Among the entries below, extract exactly the lines that run from the one with "before = set(bpy.data.objects)" through the one with "for member in", both ends included.

• Given records
>> Begin
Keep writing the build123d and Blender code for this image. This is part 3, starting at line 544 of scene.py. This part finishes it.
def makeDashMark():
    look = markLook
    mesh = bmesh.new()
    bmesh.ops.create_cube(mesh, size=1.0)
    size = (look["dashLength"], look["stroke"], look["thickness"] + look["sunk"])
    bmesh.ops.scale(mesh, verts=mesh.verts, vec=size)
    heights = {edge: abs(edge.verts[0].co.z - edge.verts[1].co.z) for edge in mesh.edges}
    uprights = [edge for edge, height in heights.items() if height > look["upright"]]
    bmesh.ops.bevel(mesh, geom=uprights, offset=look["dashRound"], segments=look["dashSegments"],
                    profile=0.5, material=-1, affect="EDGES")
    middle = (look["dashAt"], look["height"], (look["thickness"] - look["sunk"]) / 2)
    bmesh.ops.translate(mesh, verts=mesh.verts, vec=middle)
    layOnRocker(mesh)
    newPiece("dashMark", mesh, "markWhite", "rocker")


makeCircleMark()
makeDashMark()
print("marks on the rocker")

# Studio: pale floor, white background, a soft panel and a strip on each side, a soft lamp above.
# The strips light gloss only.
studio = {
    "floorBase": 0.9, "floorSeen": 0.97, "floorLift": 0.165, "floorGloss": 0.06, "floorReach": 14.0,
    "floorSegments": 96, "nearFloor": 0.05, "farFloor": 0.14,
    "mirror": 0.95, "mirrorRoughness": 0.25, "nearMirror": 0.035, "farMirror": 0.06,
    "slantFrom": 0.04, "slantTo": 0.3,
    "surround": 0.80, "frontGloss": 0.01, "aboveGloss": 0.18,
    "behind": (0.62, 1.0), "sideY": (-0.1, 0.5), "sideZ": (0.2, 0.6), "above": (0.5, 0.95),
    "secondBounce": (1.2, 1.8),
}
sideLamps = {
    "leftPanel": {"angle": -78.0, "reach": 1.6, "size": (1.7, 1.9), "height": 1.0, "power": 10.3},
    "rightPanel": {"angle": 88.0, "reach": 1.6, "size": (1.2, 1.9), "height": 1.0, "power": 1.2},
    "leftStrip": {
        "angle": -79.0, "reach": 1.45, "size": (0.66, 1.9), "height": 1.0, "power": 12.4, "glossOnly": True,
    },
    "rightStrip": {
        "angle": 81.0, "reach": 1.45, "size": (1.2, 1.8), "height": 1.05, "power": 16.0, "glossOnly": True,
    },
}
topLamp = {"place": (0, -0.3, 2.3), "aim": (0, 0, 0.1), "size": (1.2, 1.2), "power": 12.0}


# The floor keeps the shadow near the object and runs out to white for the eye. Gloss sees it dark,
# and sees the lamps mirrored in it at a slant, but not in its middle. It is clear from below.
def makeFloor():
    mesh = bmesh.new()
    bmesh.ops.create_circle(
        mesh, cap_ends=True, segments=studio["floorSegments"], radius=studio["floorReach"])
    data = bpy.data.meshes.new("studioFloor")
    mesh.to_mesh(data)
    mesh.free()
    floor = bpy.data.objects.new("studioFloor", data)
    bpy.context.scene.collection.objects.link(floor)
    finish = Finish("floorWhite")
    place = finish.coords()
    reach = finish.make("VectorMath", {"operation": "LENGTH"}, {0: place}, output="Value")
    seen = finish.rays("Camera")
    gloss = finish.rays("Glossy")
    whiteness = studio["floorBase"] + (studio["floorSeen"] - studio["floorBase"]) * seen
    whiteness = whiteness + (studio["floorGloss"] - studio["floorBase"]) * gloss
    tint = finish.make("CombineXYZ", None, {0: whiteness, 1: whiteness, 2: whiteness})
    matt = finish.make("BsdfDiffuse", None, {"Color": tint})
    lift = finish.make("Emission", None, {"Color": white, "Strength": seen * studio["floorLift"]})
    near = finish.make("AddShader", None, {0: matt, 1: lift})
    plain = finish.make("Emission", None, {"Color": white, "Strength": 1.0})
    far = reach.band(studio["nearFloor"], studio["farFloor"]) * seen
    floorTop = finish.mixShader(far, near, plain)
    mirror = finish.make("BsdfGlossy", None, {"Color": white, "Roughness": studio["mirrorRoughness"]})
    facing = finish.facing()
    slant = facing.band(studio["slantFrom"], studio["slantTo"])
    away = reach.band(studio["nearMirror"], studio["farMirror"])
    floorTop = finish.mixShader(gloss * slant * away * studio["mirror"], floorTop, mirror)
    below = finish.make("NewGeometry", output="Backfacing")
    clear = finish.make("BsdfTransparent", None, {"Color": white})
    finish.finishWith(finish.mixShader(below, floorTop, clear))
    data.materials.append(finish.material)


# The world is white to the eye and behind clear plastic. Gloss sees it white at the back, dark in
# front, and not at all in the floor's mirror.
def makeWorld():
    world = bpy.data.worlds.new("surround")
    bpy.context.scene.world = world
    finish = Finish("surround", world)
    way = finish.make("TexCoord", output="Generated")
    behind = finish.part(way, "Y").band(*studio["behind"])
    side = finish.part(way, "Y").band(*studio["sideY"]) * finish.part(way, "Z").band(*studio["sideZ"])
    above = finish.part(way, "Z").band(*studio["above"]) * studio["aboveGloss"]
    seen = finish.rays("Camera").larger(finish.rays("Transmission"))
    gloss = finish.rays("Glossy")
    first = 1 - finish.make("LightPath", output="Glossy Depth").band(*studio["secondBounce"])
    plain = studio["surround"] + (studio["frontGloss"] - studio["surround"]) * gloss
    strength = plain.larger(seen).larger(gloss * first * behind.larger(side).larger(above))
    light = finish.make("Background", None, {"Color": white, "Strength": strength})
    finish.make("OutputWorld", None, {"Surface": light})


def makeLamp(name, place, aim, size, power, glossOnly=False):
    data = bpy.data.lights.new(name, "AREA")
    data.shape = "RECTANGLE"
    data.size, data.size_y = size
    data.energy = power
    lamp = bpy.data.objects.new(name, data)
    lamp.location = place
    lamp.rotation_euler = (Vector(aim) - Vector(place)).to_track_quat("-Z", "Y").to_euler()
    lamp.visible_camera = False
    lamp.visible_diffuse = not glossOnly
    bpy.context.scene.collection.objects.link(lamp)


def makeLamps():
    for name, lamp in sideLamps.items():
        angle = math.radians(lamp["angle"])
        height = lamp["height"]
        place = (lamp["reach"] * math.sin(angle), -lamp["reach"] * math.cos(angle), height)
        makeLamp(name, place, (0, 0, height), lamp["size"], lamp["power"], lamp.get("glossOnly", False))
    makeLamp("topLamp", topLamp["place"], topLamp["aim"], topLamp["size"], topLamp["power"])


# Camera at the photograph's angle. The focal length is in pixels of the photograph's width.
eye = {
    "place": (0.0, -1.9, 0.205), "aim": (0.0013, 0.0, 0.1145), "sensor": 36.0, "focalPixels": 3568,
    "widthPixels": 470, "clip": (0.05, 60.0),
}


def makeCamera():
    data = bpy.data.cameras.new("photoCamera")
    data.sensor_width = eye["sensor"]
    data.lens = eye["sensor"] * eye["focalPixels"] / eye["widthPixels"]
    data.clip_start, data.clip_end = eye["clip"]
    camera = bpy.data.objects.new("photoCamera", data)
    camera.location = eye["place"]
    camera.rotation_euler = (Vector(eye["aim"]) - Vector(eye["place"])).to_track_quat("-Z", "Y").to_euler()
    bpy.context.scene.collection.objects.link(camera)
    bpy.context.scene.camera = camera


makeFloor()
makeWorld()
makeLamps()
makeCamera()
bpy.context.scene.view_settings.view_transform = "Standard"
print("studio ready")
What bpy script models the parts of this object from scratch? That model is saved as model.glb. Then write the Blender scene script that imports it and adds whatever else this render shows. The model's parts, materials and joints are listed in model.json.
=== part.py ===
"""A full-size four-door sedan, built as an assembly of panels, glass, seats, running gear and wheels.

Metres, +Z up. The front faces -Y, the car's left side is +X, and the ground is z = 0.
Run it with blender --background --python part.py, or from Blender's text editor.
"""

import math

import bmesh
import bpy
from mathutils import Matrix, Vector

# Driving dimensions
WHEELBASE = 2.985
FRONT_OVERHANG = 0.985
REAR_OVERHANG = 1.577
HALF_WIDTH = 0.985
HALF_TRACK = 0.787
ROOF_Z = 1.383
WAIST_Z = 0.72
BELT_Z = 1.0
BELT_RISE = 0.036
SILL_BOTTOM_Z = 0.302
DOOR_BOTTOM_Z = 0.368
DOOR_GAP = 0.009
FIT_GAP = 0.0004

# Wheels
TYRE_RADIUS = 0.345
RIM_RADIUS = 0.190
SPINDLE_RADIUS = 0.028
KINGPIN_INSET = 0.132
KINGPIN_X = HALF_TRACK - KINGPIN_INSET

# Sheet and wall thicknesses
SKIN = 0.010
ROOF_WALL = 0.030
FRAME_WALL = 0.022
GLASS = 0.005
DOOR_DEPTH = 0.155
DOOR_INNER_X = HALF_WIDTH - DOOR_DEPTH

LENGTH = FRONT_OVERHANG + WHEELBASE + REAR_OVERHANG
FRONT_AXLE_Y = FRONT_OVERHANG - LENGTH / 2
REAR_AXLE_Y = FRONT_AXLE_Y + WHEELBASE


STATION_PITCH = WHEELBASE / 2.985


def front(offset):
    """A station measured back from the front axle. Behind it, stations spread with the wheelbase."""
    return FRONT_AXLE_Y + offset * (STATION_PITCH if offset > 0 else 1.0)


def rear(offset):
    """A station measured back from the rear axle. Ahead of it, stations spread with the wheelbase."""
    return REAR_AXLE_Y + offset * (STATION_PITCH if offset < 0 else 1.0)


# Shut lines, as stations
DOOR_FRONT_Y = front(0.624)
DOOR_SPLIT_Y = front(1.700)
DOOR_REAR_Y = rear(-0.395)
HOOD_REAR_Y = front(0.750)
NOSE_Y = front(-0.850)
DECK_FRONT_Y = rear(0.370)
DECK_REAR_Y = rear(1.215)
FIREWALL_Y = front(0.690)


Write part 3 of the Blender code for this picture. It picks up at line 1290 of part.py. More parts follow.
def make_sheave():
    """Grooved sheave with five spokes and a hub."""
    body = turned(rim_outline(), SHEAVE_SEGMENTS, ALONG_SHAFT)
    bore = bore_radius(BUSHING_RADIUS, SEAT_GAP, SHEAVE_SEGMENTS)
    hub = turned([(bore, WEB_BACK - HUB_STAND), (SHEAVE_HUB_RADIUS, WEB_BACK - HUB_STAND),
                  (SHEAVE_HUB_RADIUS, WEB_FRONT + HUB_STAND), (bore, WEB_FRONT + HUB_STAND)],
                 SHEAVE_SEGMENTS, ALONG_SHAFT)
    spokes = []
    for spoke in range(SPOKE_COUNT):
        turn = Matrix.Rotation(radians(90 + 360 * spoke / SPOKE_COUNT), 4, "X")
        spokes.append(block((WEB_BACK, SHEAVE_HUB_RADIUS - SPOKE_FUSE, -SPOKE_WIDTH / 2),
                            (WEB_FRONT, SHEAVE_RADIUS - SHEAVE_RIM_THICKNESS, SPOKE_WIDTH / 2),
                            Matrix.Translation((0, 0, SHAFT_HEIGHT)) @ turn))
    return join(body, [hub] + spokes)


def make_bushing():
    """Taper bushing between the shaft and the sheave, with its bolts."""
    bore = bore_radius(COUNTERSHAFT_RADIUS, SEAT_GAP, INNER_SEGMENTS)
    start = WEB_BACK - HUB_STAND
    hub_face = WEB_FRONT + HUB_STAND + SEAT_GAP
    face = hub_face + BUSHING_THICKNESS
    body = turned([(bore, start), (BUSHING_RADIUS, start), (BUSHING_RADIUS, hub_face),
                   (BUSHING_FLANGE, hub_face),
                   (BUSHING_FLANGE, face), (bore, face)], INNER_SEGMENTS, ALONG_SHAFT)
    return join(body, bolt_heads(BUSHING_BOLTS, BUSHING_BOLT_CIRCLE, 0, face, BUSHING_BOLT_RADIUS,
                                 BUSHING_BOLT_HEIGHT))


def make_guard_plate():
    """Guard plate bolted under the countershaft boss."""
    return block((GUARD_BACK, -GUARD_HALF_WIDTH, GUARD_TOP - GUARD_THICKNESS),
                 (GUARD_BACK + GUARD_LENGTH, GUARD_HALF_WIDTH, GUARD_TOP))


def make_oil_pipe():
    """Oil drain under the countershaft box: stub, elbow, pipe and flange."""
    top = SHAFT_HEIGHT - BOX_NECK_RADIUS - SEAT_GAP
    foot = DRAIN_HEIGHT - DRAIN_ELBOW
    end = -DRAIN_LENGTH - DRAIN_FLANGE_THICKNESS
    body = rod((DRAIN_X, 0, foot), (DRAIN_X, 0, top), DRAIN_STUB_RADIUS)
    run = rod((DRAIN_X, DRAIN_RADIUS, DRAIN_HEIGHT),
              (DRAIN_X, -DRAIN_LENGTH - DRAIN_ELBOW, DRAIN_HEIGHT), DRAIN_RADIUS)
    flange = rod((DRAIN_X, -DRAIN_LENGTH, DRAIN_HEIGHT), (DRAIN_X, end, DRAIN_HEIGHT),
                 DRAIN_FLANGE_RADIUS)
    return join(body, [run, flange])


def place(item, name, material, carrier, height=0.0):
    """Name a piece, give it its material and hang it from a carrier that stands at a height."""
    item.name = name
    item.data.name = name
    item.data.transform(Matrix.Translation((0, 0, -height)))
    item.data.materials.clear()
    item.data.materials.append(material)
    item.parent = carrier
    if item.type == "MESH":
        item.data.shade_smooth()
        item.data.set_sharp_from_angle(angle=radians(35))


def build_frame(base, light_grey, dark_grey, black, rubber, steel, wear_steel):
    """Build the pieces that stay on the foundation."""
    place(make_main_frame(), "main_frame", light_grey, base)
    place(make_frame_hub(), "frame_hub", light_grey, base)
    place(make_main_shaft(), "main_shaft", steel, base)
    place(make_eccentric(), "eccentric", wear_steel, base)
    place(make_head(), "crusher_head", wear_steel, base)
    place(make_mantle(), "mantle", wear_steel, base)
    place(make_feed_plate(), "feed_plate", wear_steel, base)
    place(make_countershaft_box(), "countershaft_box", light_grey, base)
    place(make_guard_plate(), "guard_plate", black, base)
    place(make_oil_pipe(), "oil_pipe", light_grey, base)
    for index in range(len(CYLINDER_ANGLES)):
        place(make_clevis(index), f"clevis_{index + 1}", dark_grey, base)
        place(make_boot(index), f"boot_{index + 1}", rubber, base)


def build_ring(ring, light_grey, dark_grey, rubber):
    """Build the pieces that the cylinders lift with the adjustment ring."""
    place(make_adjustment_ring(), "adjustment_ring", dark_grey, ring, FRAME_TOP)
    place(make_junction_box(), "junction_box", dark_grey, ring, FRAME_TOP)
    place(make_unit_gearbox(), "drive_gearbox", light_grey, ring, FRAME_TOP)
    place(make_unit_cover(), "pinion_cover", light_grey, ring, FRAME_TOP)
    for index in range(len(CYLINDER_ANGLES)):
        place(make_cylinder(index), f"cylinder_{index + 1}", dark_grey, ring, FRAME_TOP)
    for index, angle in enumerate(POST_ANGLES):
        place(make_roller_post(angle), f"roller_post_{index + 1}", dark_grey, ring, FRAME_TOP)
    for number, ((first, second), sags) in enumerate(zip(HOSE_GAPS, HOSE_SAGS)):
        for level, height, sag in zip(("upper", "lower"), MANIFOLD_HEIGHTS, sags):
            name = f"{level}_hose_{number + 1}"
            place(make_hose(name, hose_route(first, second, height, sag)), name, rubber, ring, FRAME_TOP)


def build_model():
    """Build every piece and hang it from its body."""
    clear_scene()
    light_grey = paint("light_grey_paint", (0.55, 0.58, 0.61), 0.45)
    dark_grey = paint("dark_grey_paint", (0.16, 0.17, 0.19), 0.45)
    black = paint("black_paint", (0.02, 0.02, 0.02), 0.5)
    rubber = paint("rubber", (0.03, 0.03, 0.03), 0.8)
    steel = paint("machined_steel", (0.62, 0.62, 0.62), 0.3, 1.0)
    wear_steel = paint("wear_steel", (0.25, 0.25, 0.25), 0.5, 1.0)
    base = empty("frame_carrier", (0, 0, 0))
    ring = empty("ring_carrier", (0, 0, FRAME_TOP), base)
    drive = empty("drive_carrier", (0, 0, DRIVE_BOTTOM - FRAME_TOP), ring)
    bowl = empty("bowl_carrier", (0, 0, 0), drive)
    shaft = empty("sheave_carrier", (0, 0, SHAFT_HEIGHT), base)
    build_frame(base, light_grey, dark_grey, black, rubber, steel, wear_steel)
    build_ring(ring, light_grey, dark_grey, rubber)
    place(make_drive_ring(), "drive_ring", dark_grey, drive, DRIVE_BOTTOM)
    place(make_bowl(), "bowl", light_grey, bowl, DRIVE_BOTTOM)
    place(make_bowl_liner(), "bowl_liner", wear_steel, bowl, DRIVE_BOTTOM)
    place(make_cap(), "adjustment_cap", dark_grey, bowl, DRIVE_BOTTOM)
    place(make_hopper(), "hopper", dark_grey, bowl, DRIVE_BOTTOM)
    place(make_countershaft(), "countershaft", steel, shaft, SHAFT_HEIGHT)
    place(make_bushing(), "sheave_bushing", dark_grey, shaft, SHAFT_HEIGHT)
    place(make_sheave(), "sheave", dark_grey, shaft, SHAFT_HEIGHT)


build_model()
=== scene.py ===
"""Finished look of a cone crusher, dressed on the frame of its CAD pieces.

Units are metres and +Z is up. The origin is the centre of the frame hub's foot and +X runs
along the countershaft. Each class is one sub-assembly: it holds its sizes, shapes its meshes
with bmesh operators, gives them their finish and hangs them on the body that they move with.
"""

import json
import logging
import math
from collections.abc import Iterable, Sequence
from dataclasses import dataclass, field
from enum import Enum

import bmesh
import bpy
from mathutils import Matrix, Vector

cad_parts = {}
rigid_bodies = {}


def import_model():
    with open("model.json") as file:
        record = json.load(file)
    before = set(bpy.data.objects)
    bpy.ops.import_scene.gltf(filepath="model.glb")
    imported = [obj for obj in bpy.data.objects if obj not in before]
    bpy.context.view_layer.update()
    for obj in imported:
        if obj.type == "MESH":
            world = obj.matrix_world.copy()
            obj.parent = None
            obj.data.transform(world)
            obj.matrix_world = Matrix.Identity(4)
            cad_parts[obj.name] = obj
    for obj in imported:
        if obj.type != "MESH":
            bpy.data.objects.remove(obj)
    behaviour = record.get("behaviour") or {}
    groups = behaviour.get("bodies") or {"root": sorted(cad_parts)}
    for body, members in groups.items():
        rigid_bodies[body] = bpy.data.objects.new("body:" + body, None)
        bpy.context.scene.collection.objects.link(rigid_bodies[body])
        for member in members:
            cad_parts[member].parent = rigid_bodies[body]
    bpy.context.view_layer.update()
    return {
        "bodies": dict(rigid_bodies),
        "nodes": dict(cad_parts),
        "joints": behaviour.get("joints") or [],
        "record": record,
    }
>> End
• Exercise solution
    before = set(bpy.data.objects)
    bpy.ops.import_scene.gltf(filepath="model.glb")
    imported = [obj for obj in bpy.data.objects if obj not in before]
    bpy.context.view_layer.update()
    for obj in imported:
        if obj.type == "MESH":
            world = obj.matrix_world.copy()
            obj.parent = None
            obj.data.transform(world)
            obj.matrix_world = Matrix.Identity(4)
            cad_parts[obj.name] = obj
    for obj in imported:
        if obj.type != "MESH":
            bpy.data.objects.remove(obj)
    behaviour = record.get("behaviour") or {}
    groups = behaviour.get("bodies") or {"root": sorted(cad_parts)}
    for body, members in groups.items():
        rigid_bodies[body] = bpy.data.objects.new("body:" + body, None)
        bpy.context.scene.collection.objects.link(rigid_bodies[body])
        for member in members:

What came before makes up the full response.